Return each line of the material verbatim.

▸ **Data shown**

============

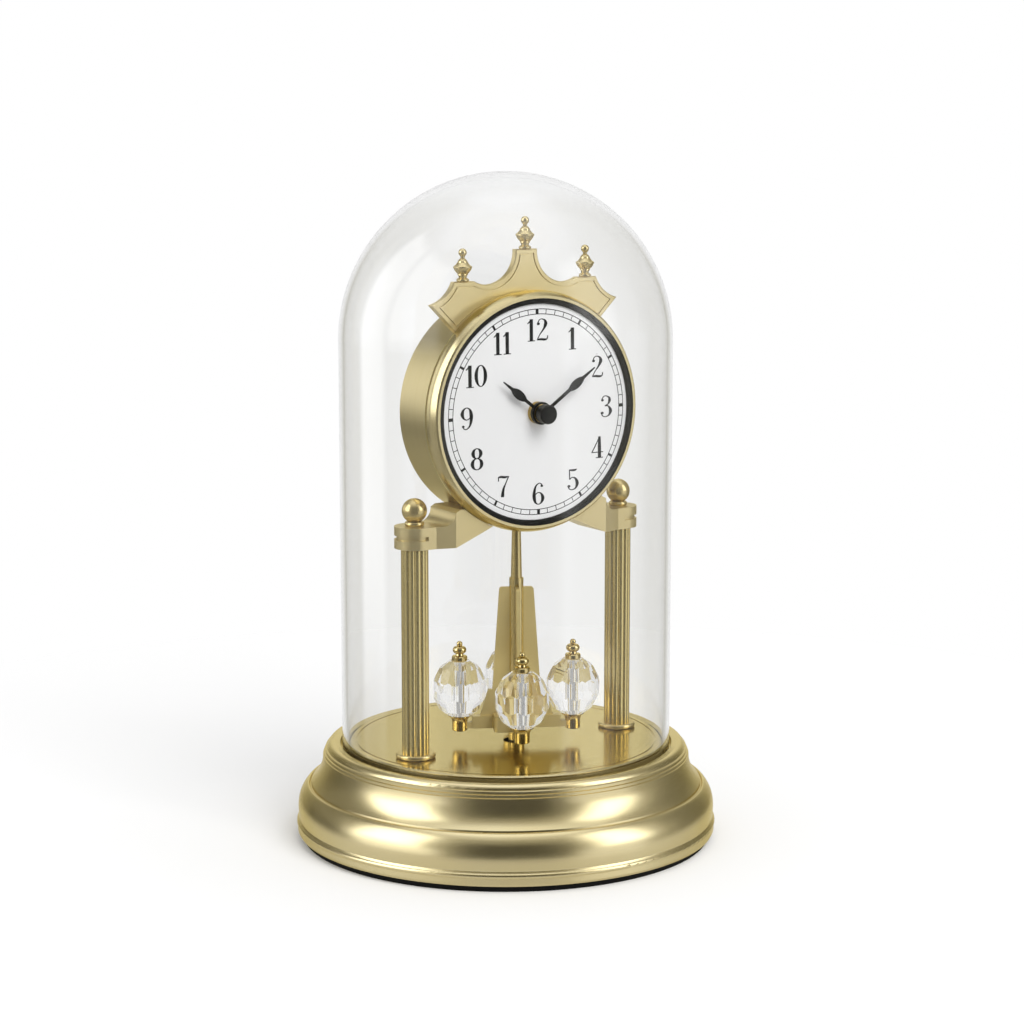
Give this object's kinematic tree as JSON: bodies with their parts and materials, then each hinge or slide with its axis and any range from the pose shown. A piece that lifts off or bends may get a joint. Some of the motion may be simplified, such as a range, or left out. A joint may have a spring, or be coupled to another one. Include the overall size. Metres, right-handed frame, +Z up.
{
  "type": "anniversary clock",
  "caption": "Desk clock under a glass dome: round white dial in a gold drum on fluted columns, over a turning pendulum with faceted balls, on a moulded round base.",
  "frame": {"origin": "centre of the foot pad's underside, on the surface that the clock stands on", "axes": "+Z up, the dial faces -Y, +X to the right seen from the front"},
  "size_m": [0.149, 0.149, 0.2342],
  "materials": {
    "base_gold": "satin champagne-gold plating, turned",
    "deck_gold": "brushed champagne-gold plating",
    "drum_gold": "brushed champagne-gold plating",
    "bezel_gold": "polished gold plating",
    "column_gold": "satin gold plating, fluted",
    "polished_brass": "polished",
    "finial_brass": "polished, turned",
    "satin_gold": "satin gold plating",
    "pendulum_gold": "satin gold plating",
    "tube_gold": "satin gold plating, drawn",
    "dome_glass": "clear, polished",
    "crystal_acrylic": "clear, faceted and polished",
    "dial_white": "matt white with black print",
    "pad_black": "matt",
    "gasket_black": "matt",
    "hand_black": "satin black",
    "movement_brass": "turned",
    "movement_black": "fine moulded grain",
    "plain_steel": "bright zinc plating",
    "battery_case": "plain wrap"
  },
  "bodies": {
    "base": {"base_shell": "base_gold", "foot_pad": "pad_black", "bottom_cover": "movement_black", "cover_screws": "plain_steel", "ballast": "plain_steel", "guide_cup": "movement_black", "deck_plate": "deck_gold", "left_column": "column_gold", "right_column": "column_gold", "column_flanges": "polished_brass", "tie_rods": "plain_steel", "tie_washers": "plain_steel", "tie_nuts": "plain_steel", "left_bracket": "satin_gold", "right_bracket": "satin_gold", "bracket_screws": "plain_steel", "ball_finials": "polished_brass", "drum_case": "drum_gold", "rear_cover": "drum_gold", "bezel": "bezel_gold", "gasket_ring": "gasket_black", "dial": "dial_white", "dial_nut": "movement_brass", "movement_housing": "movement_black", "battery": "battery_case", "battery_contacts": "plain_steel", "drive_unit": "movement_black", "crown": "satin_gold", "crown_finials": "finial_brass", "crown_screws": "plain_steel"},
    "dome": {"glass_dome": "dome_glass"},
    "minute_hand": {"minute_hand": "hand_black", "minute_arbor": "movement_brass", "hand_cap": "hand_black"},
    "hour_hand": {"hour_hand": "hand_black", "hour_tube": "movement_brass"},
    "set_knob": {"set_knob": "movement_black"},
    "pendulum": {"hanger": "tube_gold", "pendulum_rod": "tube_gold", "centre_tube": "tube_gold", "fins": "pendulum_gold", "arm_cross": "pendulum_gold", "balance_block": "pendulum_gold", "crystal_cups": "polished_brass", "crystals": "crystal_acrylic", "crystal_pins": "plain_steel", "crystal_finials": "polished_brass"}
  },
  "joints": [
    {"name": "dome_lift", "type": "slide", "parent": "base", "child": "dome", "axis": [0, 0, 1], "range_m": [0, 0.195]},
    {"name": "minute_hand_turn", "type": "hinge", "parent": "base", "child": "minute_hand", "pos_m": [0, -0.02, 0.15294], "axis": [0, 1, 0], "continuous": true},
    {"name": "hour_hand_turn", "type": "hinge", "parent": "base", "child": "hour_hand", "pos_m": [0, -0.02, 0.15294], "axis": [0, 1, 0], "continuous": true},
    {"name": "set_knob_turn", "type": "hinge", "parent": "base", "child": "set_knob", "pos_m": [0, -0.002, 0.16494], "axis": [0, 1, 0], "continuous": true},
    {"name": "pendulum_swing", "type": "hinge", "parent": "base", "child": "pendulum", "pos_m": [0, -0.007, 0.09], "axis": [0, 0, 1], "range_deg": [-180, 180]}
  ],
  "couplings": [
    {"joint": "hour_hand_turn", "follows": "minute_hand_turn", "ratio": 0.083333},
    {"joint": "set_knob_turn", "follows": "minute_hand_turn", "ratio": -1}
  ]
}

============

▸ **Answer**
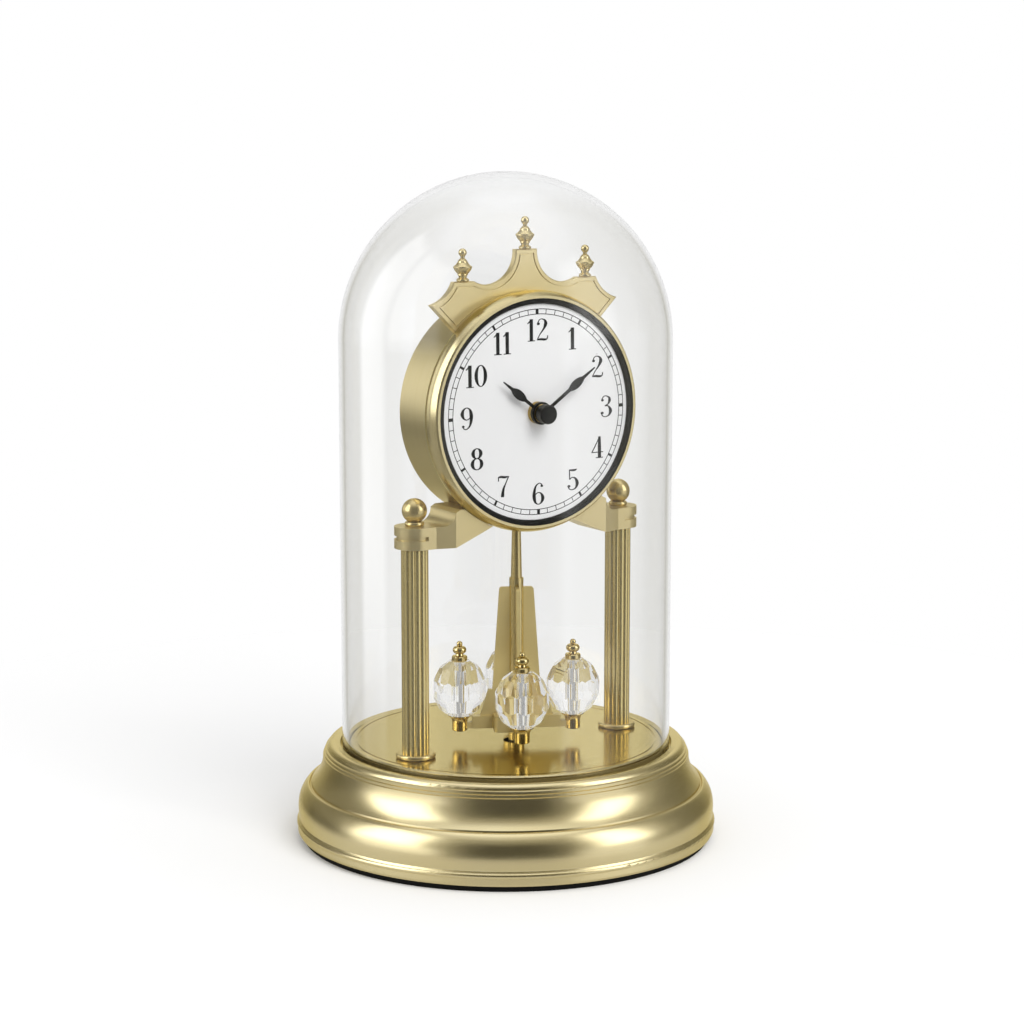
Give this object's kinematic tree as JSON: bodies with their parts and materials, then each hinge or slide with its axis and any range from the pose shown. A piece that lifts off or bends may get a joint. Some of the motion may be simplified, such as a range, or left out. A joint may have a spring, or be coupled to another one. Include the overall size. Metres, right-handed frame, +Z up.
{
  "type": "anniversary clock",
  "caption": "Desk clock under a glass dome: round white dial in a gold drum on fluted columns, over a turning pendulum with faceted balls, on a moulded round base.",
  "frame": {"origin": "centre of the foot pad's underside, on the surface that the clock stands on", "axes": "+Z up, the dial faces -Y, +X to the right seen from the front"},
  "size_m": [0.149, 0.149, 0.2342],
  "materials": {
    "base_gold": "satin champagne-gold plating, turned",
    "deck_gold": "brushed champagne-gold plating",
    "drum_gold": "brushed champagne-gold plating",
    "bezel_gold": "polished gold plating",
    "column_gold": "satin gold plating, fluted",
    "polished_brass": "polished",
    "finial_brass": "polished, turned",
    "satin_gold": "satin gold plating",
    "pendulum_gold": "satin gold plating",
    "tube_gold": "satin gold plating, drawn",
    "dome_glass": "clear, polished",
    "crystal_acrylic": "clear, faceted and polished",
    "dial_white": "matt white with black print",
    "pad_black": "matt",
    "gasket_black": "matt",
    "hand_black": "satin black",
    "movement_brass": "turned",
    "movement_black": "fine moulded grain",
    "plain_steel": "bright zinc plating",
    "battery_case": "plain wrap"
  },
  "bodies": {
    "base": {"base_shell": "base_gold", "foot_pad": "pad_black", "bottom_cover": "movement_black", "cover_screws": "plain_steel", "ballast": "plain_steel", "guide_cup": "movement_black", "deck_plate": "deck_gold", "left_column": "column_gold", "right_column": "column_gold", "column_flanges": "polished_brass", "tie_rods": "plain_steel", "tie_washers": "plain_steel", "tie_nuts": "plain_steel", "left_bracket": "satin_gold", "right_bracket": "satin_gold", "bracket_screws": "plain_steel", "ball_finials": "polished_brass", "drum_case": "drum_gold", "rear_cover": "drum_gold", "bezel": "bezel_gold", "gasket_ring": "gasket_black", "dial": "dial_white", "dial_nut": "movement_brass", "movement_housing": "movement_black", "battery": "battery_case", "battery_contacts": "plain_steel", "drive_unit": "movement_black", "crown": "satin_gold", "crown_finials": "finial_brass", "crown_screws": "plain_steel"},
    "dome": {"glass_dome": "dome_glass"},
    "minute_hand": {"minute_hand": "hand_black", "minute_arbor": "movement_brass", "hand_cap": "hand_black"},
    "hour_hand": {"hour_hand": "hand_black", "hour_tube": "movement_brass"},
    "set_knob": {"set_knob": "movement_black"},
    "pendulum": {"hanger": "tube_gold", "pendulum_rod": "tube_gold", "centre_tube": "tube_gold", "fins": "pendulum_gold", "arm_cross": "pendulum_gold", "balance_block": "pendulum_gold", "crystal_cups": "polished_brass", "crystals": "crystal_acrylic", "crystal_pins": "plain_steel", "crystal_finials": "polished_brass"}
  },
  "joints": [
    {"name": "dome_lift", "type": "slide", "parent": "base", "child": "dome", "axis": [0, 0, 1], "range_m": [0, 0.195]},
    {"name": "minute_hand_turn", "type": "hinge", "parent": "base", "child": "minute_hand", "pos_m": [0, -0.02, 0.15294], "axis": [0, 1, 0], "continuous": true},
    {"name": "hour_hand_turn", "type": "hinge", "parent": "base", "child": "hour_hand", "pos_m": [0, -0.02, 0.15294], "axis": [0, 1, 0], "continuous": true},
    {"name": "set_knob_turn", "type": "hinge", "parent": "base", "child": "set_knob", "pos_m": [0, -0.002, 0.16494], "axis": [0, 1, 0], "continuous": true},
    {"name": "pendulum_swing", "type": "hinge", "parent": "base", "child": "pendulum", "pos_m": [0, -0.007, 0.09], "axis": [0, 0, 1], "range_deg": [-180, 180]}
  ],
  "couplings": [
    {"joint": "hour_hand_turn", "follows": "minute_hand_turn", "ratio": 0.083333},
    {"joint": "set_knob_turn", "follows": "minute_hand_turn", "ratio": -1}
  ]
}